What you should do:
In the listing below, find the line containing "Keep writing the" and the line containing "Turn this picture". Repeat exactly those two lines and every line between them, nothing more.
────────────────
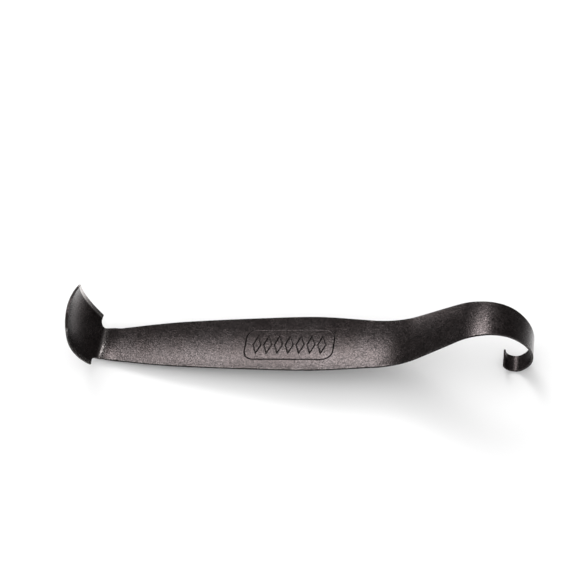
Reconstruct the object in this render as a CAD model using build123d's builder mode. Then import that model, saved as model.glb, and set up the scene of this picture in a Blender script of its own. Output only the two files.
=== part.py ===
from build123d import *

import os
from math import cos, radians, sin, sqrt
from typing import NamedTuple

# A double-ended hand tool, stamped and formed from one strip of sheet steel: an upturned scraping
# blade, a dished handle and a curled hook. The strip is described as six regions that meet face to
# face at its bend lines, and together they are the one blank.
#
# The tool lies as it rests on a table, on its heel and on the underside of its curl. X runs along it
# from the blade to the hook, Z is up, and the origin is under the middle of its bounding box. The
# spine is the centre line of the dished face, and it lies in the XZ plane except for a slight
# sideways drift of the hook. All sizes are in millimetres and degrees.

# Sheet
thickness = 1.2
tip_thickness = 0.9
dish_radius = 58.0
neck_dish_radius = 24.0
blade_dish_radius = 36.0

# Handle, which rises from the heel towards the hook by the rest angle
handle_length = 124.2
rest_angle = 5.353
neck_x = -87.78
neck_z = 1.97

# Neck and blade
neck_length = 8.1
neck_width = 17.0
heel_radius = 3.2
heel_angle = 53.0
blade_radius = 31.0
blade_angle = 62.3
shoulder_height = 2.6
relief_radius = 3.8
shoulder_width = 28.2
blade_width = 30.2
blade_top_width = 26.9
blade_corner_drop = 1.3
bevel_width = 2.0
bevel_depth = 0.35

# Hook: radius and angle of each bend, in order from the handle
ramp_radius = 41.7
ramp_angle = 31.2
ramp_length = 22.8
arch_bends = [(23.2, 31.4), (16.0, 51.6), (28.5, 52.4), (16.8, 35.5)]
curl_radius = 5.05
curl_angle = 148.0
hook_drift = 2.3
hook_dish = 0.1

# Strip width at places along the handle, as shares of its length, and at the places along the hook
handle_places = [0, 1 / 8, 1 / 4, 1 / 2, 3 / 4, 1]
handle_widths = [18.3, 21.8, 24.5, 27.3, 28.9, 25.1]
ramp_width = 22.4
crest_width = 17.9
arch_widths = [14.5, 9.0, 8.0]
tip_width = 7.7

# Engraved motif
motif_centre = 84.0
motif_length = 43.0
motif_height = 17.0
motif_corner = 5.0
groove_width = 0.5
groove_depth = 0.25
diamond_count = 7
diamond_pitch = 5.2
diamond_width = 4.4
diamond_height = 10.5

# Largest turn between two cross-sections of a bend
turn_step = 10.0


class Station(NamedTuple):
    """A place on the spine where a cross-section stands square to it."""

    x: float
    z: float
    slope: float
    distance: float


def advance(station, length, turn=0.0):
    """The station a signed length further along, where the spine turns evenly by an angle."""
    half = radians(turn / 2)
    chord = length * sin(half) / half if turn else length
    middle = radians(station.slope) + half
    return Station(
        station.x + chord * cos(middle),
        station.z + chord * sin(middle),
        station.slope + turn,
        station.distance + length,
    )


def stretch(station, length, turn=0.0, spans=1):
    """Evenly spaced stations along one straight or bend, both ends included."""
    return [advance(station, length * i / spans, turn * i / spans) for i in range(spans + 1)]


def bend(station, radius, turn):
    """Stations along a bend of the spine, close enough together to hold its arc."""
    spans = max(2, round(abs(turn) / turn_step))
    return stretch(station, radius * radians(abs(turn)), turn, spans)


def smooth(points, at):
    """Height at a distance of the smooth curve through (distance, height) points, without overshoot."""
    slopes = [(b[1] - a[1]) / (b[0] - a[0]) for a, b in zip(points, points[1:])]
    tangents = [slopes[0]]
    for before, after in zip(slopes, slopes[1:]):
        tangents.append(2 * before * after / (before + after) if before * after > 0 else 0.0)
    tangents.append(slopes[-1])
    i = max(0, min(len(slopes) - 1, sum(point[0] <= at for point in points) - 1))
    (x0, y0), (x1, y1) = points[i], points[i + 1]
    span = x1 - x0
    t = (at - x0) / span
    rise = (3 - 2 * t) * t * t
    lead = t * (1 - t) * ((1 - t) * tangents[i] - t * tangents[i + 1])
    return y0 + (y1 - y0) * rise + span * lead


def ease(start, end, at):
    """0 before start, 1 after end, and a straight rise between."""
    return max(0.0, min(1.0, (at - start) / (end - start)))


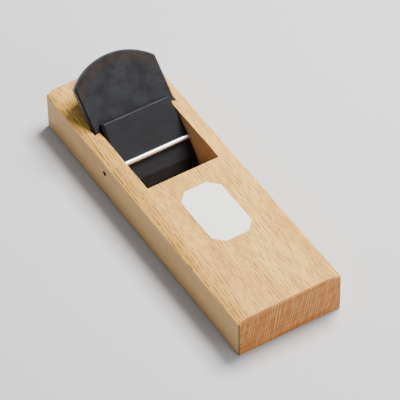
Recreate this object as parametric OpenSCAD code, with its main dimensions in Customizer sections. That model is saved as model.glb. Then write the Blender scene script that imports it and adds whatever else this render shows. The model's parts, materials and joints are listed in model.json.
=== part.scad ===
// Pull plane with a replaceable blade: an oak body, a domed blade carrier wedged in side grooves,
// a thin blade on two pegs, and a chip breaker held down by a cross pin.
// The origin is the middle of the sole. +Y runs along the body towards the domed head, +Z is up.

/* [Body] */
// Length of the wooden body
body_l = 278.5; // [250:0.5:310]
// Width of the wooden body
body_w = 88; // [84:0.5:100]
// Height of the wooden body
body_h = 36.8; // [34:0.1:42]
// Width of the rounded shoulder along each long top edge
shoulder_w = 13; // [8:0.5:16]
// How far the shoulder has dropped where it meets the side
shoulder_drop = 3.7; // [2:0.1:5]
// Chamfer along the sole, the ends and the upright corners
edge_chamfer = 1; // [0.4:0.1:2]

/* [Throat] */
// Width of the throat between its cheeks
throat_w = 62.4; // [58:0.2:66]
// Front edge of the throat on top, measured from the middle of the body
throat_front_y = 8.7; // [0:0.1:18]
// Slope of the bed, its rise over its run
bed_slope = 0.8; // [0.76:0.01:0.84]
// Gap in the sole between the front lip and the cutting edge
mouth_gap = 1.2; // [0.6:0.1:3]
// Height of the steep wall that rises from the front lip
mouth_wall_h = 6; // [4:0.5:9]
// How far the steep wall leans away from the blade
mouth_wall_lean = 1; // [0.5:0.1:2]

/* [Blade carrier] */
// Place where the front face leaves the top of the body, measured from its middle
face_y = 78.6; // [72:0.1:84]
// Length from the cutting edge to the top of the dome
carrier_l = 110; // [104:0.5:116]
// How much wider than the blade the shoulders of the head are, on each side
head_flare = 0.5; // [0.2:0.1:1.5]
// Radius of the domed head
dome_r = 49.5; // [44:0.5:60]
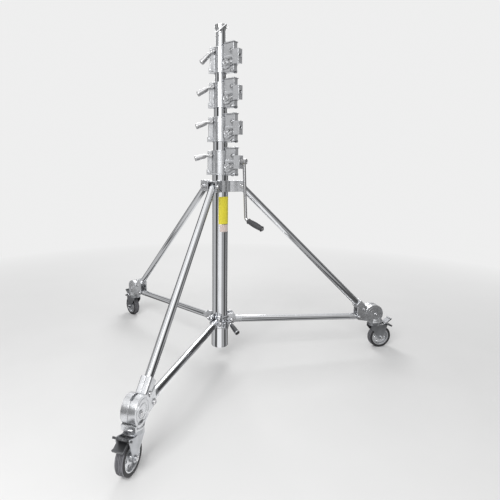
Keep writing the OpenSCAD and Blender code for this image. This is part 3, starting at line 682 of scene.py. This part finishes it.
    def rounded(self, node, width):
        """A CAD part with its cast edges rounded, in place of the sharp one."""
        part = NODES[node]
        work = bmesh.new()
        work.from_mesh(part.data)
        bmesh.ops.remove_doubles(work, verts=work.verts, dist=2e-5)
        bmesh.ops.dissolve_limit(work, angle_limit=math.radians(3), verts=work.verts, edges=work.edges,
                                 use_dissolve_boundaries=False, delimit=set())
        edges = [edge for edge in work.edges
                 if len(edge.link_faces) == 2 and edge.calc_face_angle() > math.radians(28)]
        bmesh.ops.bevel(work, geom=edges, offset=width, segments=2, profile=0.5, affect="EDGES",
                        material=-1, clamp_overlap=False)
        made = add_piece(f"rounded_{node}", work, part.data.materials[0], part["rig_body"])
        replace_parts(made, node)


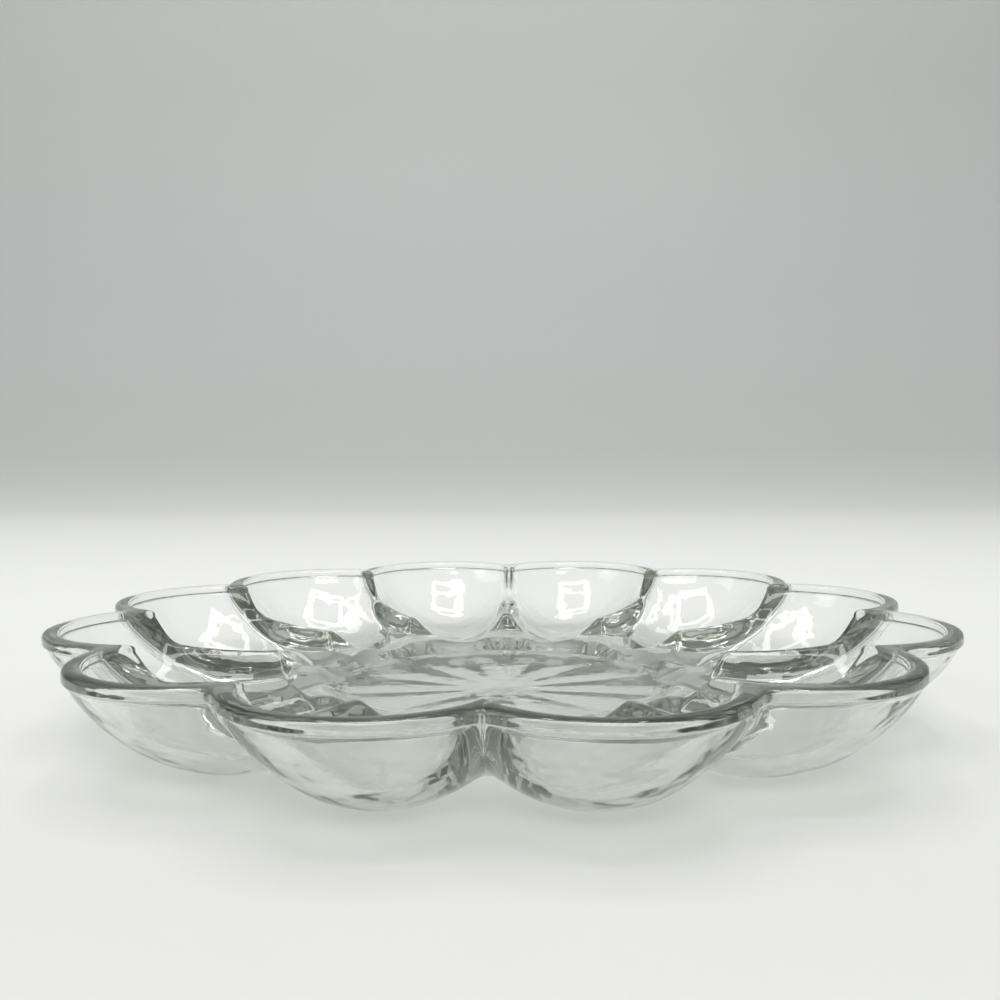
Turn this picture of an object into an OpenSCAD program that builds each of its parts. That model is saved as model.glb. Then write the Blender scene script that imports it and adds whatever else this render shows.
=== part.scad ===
// Pressed glass platter for deviled eggs: one clear pressing with a ring of egg cups
// round a shallow centre. Every cup is a lobe of the scalloped rim, and the platter
// stands on the round undersides of its cups. The pressing is lofted: each direction
// from the middle has one outline, which runs over the top, round the rim bead and
// back underneath, and the outlines of half a lobe repeat, mirrored, all the way round.
// The origin is on the table under the centre, +Z is up, and one divider points along -Y.

/* [Platter] */
// Overall diameter across two opposite lobe tips
platter_d = 254; // [240:1:270]
// Height of the rim above the table
platter_h = 29; // [27:0.2:31]
// Number of egg cups, and of lobes in the rim
cup_count = 12; // [11:1:13]

/* [Lobes] */
// Radius of each scallop of the rim, seen from above
scallop_r = 31.8; // [30:0.2:34]
// Radius of a lobe's underside along its length
bowl_r = 46; // [44:0.2:48]
// Height of the level axis that a lobe's underside is turned about
bowl_axis_h = 32.8; // [31:0.2:35]
// How far the groove between two lobes is rounded out at the rim
groove_round = 2; // [1:0.1:3]
// How far that groove is rounded out low down, where it is sharper
groove_low_round = 1.4; // [1:0.1:2]
// How much of the round underside is ground flat where it stands
foot_sink = 0.4; // [0.35:0.05:0.7]

/* [Rim] */
// Thickness of the bead along the rim
rim_t = 4.6; // [4:0.1:6]
// Height of the plain band round the outside of the rim
rim_band_h = 3.2; // [3:0.1:4.4]
// How far that band stands proud of the wall below it
rim_step = 0.7; // [0.3:0.1:1.2]
// Height over which the wall flares out below that band
rim_flare_h = 10; // [7:0.5:13]

/* [Cups] */
// Thickness of the glass under a cup and round its outer end
wall_t = 4.5; // [3.6:0.1:5.4]
// Radius of a cup's floor along its length, from its lowest place inwards
cup_run_r = 87; // [75:1:100]
// Radius of a cup across its length, at its inner end
cup_in_r = 14; // [12.5:0.5:15.5]
// Radius of a cup across its length, at its outer end
cup_out_r = 28.7; // [27.5:0.1:30]

/* [Dividers] */
// Lowest height of the divider between two cups
divider_h = 16.3; // [15:0.1:17.5]
// Distance from the lobe tips in to the divider's lowest place
divider_low_in = 55; // [51:0.5:59]
// Radius of the long curve of the divider's top
divider_r = 175; // [140:5:210]
// Distance from the lobe tips in to where the divider turns up to the rim
divider_turn_in = 31; // [28:0.5:34]
// Radius of the turn up to the rim
divider_turn_curve_r = 7; // [6:0.2:9]
// Rounding of the divider's crest
crest_round = 3; // [1:0.1:4]
// Length over which a divider's inner end climbs
nose_l = 8; // [6:0.5:10]

/* [Centre] */
// Thickness of the glass in the middle
centre_t = 4.4; // [3.5:0.1:5.5]
// Height of the underside in the middle above the table
centre_gap = 1.5; // [1:0.1:2.5]
// Radius of the very shallow dish of the centre
centre_curve_r = 800; // [600:10:1000]
// Width of the ring of cups, from the lobe tips in to the top of the shoulder
cup_ring_w = 70; // [68:0.5:72]
// Width of the shoulder that slopes down from there to the centre
shoulder_w = 11; // [8:0.5:14]
// Height of the top of that shoulder above the table
shoulder_h = 10.8; // [10:0.1:11.6]
// Level stretch between the shoulder and a divider's inner end
nose_gap = 3; // [1:0.5:5]

/* [Underside] */
// Distance from the top of the shoulder in to the edge of the level base
base_in = 1; // [0.5:0.5:5]
// How far the underside rises between the lobes, from the base outwards
base_rise = 5; // [3:0.1:6]
// Rounding where the lobes grow out of the base
base_round = 2; // [1:0.1:3]
// Radius of the base's turn up into the groove between two lobes
base_end_r = 5; // [3:0.5:8]
// Depth of each petal of the rosette pressed into the base
petal_depth = 1.4; // [0.8:0.1:2]
// Plain margin between the petals' outer ends and the edge of the base
petal_margin = 9; // [6:0.5:16]

/* [Hidden] */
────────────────
Written response:
Keep writing the OpenSCAD and Blender code for this image. This is part 3, starting at line 682 of scene.py. This part finishes it.
    def rounded(self, node, width):
        """A CAD part with its cast edges rounded, in place of the sharp one."""
        part = NODES[node]
        work = bmesh.new()
        work.from_mesh(part.data)
        bmesh.ops.remove_doubles(work, verts=work.verts, dist=2e-5)
        bmesh.ops.dissolve_limit(work, angle_limit=math.radians(3), verts=work.verts, edges=work.edges,
                                 use_dissolve_boundaries=False, delimit=set())
        edges = [edge for edge in work.edges
                 if len(edge.link_faces) == 2 and edge.calc_face_angle() > math.radians(28)]
        bmesh.ops.bevel(work, geom=edges, offset=width, segments=2, profile=0.5, affect="EDGES",
                        material=-1, clamp_overlap=False)
        made = add_piece(f"rounded_{node}", work, part.data.materials[0], part["rig_body"])
        replace_parts(made, node)


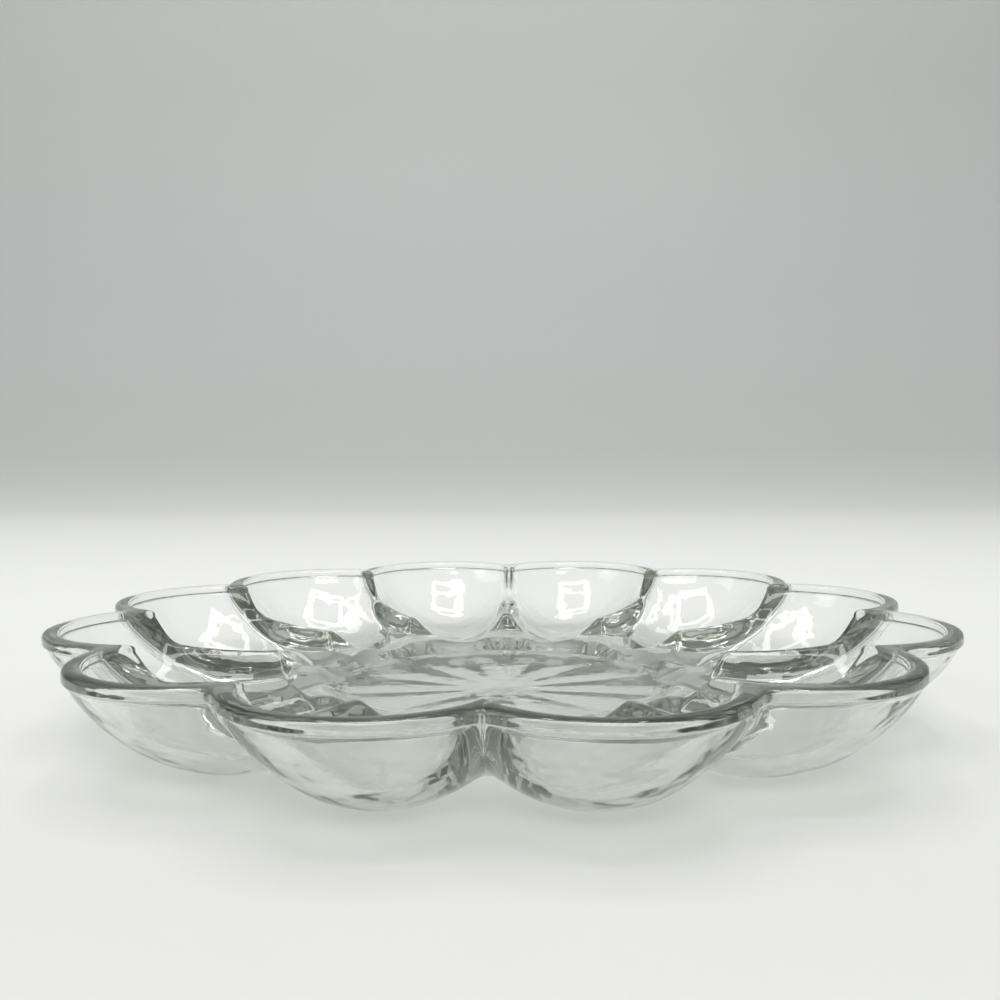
Turn this picture of an object into an OpenSCAD program that builds each of its parts. That model is saved as model.glb. Then write the Blender scene script that imports it and adds whatever else this render shows.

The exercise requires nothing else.